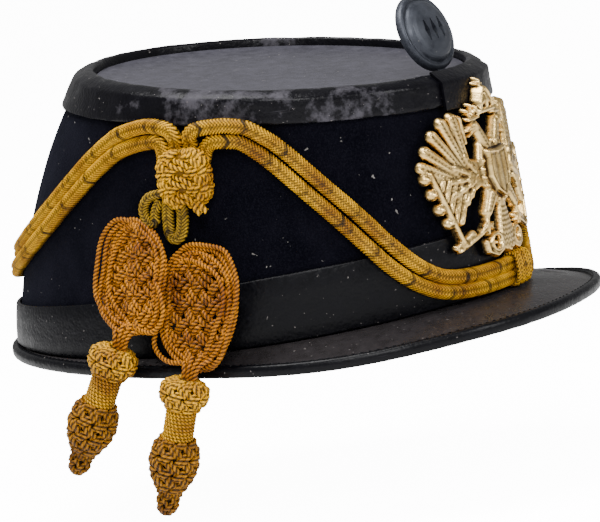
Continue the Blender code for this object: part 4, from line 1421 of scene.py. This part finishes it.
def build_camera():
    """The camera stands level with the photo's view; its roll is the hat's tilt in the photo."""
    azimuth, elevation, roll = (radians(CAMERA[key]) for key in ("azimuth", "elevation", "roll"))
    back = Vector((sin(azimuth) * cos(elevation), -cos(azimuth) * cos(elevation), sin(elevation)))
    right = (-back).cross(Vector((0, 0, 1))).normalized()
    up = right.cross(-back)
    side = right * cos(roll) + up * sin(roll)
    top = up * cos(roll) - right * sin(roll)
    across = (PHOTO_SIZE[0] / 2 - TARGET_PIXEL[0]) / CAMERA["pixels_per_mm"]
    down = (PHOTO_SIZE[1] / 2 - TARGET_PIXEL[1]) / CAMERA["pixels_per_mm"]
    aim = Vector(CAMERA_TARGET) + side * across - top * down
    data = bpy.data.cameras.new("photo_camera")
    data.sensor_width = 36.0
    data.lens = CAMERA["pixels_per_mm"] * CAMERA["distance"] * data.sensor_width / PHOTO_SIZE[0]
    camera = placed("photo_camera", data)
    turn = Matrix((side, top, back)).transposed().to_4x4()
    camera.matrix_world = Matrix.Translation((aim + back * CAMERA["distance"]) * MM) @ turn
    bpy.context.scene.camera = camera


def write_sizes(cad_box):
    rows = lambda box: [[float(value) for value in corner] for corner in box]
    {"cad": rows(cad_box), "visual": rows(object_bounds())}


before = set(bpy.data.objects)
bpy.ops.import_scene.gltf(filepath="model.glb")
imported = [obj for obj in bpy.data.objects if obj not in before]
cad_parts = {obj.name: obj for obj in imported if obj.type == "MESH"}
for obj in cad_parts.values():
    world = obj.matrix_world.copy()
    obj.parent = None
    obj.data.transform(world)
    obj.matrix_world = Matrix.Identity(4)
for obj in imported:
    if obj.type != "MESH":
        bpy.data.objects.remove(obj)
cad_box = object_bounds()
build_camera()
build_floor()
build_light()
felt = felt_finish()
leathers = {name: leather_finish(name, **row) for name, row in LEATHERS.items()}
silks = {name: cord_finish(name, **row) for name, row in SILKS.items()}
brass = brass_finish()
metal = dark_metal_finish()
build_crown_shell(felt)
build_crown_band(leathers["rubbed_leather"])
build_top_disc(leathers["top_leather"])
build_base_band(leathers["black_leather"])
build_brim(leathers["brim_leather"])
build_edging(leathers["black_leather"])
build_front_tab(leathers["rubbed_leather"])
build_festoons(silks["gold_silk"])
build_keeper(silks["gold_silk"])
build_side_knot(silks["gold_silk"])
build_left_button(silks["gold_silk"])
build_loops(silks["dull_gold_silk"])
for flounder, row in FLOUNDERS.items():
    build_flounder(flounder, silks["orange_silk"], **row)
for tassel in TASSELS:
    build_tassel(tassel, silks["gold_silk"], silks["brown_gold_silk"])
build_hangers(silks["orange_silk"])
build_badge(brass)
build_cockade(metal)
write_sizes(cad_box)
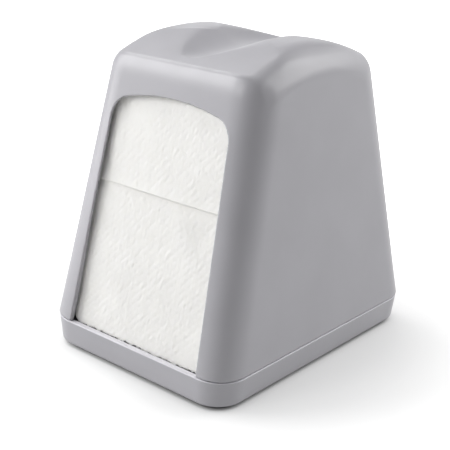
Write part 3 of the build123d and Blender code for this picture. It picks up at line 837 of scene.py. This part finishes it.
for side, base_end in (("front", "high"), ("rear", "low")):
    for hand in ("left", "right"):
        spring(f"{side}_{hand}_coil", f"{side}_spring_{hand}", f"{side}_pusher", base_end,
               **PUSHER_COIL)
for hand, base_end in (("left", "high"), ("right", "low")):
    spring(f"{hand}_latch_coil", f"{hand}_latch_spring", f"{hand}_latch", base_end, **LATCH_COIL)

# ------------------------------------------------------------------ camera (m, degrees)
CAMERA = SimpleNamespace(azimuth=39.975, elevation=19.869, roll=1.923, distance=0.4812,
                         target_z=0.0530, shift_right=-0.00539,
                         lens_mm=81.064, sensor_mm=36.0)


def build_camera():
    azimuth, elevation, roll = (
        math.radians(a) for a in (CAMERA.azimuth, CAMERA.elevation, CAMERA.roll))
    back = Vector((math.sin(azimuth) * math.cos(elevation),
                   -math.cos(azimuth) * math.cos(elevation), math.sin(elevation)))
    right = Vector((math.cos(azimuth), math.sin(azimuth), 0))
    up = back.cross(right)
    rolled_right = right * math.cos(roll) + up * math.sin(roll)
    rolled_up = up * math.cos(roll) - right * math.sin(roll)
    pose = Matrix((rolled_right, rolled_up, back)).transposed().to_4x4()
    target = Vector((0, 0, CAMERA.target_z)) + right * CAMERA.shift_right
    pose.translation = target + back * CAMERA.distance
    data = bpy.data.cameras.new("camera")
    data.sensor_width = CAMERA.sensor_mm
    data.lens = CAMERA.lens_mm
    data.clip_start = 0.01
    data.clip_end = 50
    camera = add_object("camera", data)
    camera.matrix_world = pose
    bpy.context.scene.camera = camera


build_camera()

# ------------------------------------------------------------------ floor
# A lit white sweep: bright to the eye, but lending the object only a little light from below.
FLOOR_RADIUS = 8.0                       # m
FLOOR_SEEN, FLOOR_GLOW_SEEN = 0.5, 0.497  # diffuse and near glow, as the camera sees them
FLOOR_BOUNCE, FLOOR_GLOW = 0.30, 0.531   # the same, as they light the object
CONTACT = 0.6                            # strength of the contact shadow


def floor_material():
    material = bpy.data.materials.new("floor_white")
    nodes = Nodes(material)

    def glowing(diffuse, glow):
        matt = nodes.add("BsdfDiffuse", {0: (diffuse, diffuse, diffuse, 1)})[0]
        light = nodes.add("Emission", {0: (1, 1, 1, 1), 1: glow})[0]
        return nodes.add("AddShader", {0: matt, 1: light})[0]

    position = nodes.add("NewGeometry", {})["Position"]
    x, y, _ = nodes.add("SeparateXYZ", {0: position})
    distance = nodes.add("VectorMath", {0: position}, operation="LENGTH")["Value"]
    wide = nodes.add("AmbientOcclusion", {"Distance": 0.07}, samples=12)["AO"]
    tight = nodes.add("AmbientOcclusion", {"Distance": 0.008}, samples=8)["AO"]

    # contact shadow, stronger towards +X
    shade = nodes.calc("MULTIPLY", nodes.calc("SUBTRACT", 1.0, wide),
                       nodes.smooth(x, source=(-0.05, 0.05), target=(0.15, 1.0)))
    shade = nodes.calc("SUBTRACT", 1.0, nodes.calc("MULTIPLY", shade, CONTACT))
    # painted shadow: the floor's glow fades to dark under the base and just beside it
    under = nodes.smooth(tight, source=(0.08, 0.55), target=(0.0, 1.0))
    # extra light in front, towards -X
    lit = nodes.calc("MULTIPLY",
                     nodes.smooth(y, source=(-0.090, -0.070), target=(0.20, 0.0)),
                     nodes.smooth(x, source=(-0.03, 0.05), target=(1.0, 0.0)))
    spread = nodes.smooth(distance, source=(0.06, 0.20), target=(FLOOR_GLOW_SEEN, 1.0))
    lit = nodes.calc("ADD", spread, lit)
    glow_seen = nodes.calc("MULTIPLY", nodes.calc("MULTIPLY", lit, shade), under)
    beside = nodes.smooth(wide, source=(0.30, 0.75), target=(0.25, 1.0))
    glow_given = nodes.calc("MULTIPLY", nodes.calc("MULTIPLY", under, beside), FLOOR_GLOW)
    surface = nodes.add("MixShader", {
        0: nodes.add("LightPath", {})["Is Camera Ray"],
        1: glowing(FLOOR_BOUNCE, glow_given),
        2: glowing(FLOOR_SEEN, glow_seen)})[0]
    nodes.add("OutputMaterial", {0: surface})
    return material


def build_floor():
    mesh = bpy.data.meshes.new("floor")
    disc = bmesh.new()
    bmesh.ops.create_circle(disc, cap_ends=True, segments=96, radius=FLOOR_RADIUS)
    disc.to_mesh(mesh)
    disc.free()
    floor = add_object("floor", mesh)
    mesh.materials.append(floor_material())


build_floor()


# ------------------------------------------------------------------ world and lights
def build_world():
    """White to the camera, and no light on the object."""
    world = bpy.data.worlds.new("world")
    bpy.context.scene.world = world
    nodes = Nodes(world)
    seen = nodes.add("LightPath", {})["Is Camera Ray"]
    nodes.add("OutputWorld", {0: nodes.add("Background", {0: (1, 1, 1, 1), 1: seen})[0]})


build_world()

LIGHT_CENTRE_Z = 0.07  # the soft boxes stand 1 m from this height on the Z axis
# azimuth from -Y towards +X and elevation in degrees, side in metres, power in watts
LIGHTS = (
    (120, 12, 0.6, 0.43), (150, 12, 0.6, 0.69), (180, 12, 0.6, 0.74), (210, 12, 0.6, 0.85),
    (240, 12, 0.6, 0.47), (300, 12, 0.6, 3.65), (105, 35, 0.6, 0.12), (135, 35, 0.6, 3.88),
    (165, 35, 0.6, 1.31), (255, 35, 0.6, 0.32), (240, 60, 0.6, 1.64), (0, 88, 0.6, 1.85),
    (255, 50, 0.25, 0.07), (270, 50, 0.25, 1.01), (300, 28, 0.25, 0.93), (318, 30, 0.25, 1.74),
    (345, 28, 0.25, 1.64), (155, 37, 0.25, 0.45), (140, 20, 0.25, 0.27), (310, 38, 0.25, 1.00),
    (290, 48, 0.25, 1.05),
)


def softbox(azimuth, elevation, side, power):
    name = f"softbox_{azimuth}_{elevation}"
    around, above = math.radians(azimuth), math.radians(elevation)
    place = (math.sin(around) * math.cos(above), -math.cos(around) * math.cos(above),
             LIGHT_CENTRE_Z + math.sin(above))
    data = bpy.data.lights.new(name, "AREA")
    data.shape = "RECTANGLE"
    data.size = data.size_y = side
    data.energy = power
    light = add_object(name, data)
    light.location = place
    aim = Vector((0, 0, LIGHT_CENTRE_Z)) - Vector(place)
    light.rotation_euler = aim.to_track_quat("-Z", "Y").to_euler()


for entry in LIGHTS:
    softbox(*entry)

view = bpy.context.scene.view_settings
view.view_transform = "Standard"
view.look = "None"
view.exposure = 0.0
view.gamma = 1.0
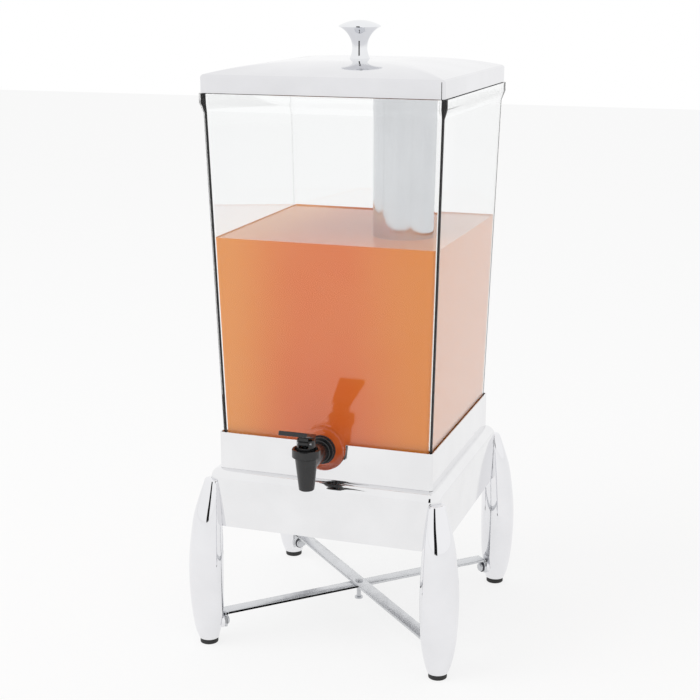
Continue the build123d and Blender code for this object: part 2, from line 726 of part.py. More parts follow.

Set task. Across the material above, count every line holding "from" and write down only the number.

Task result. 5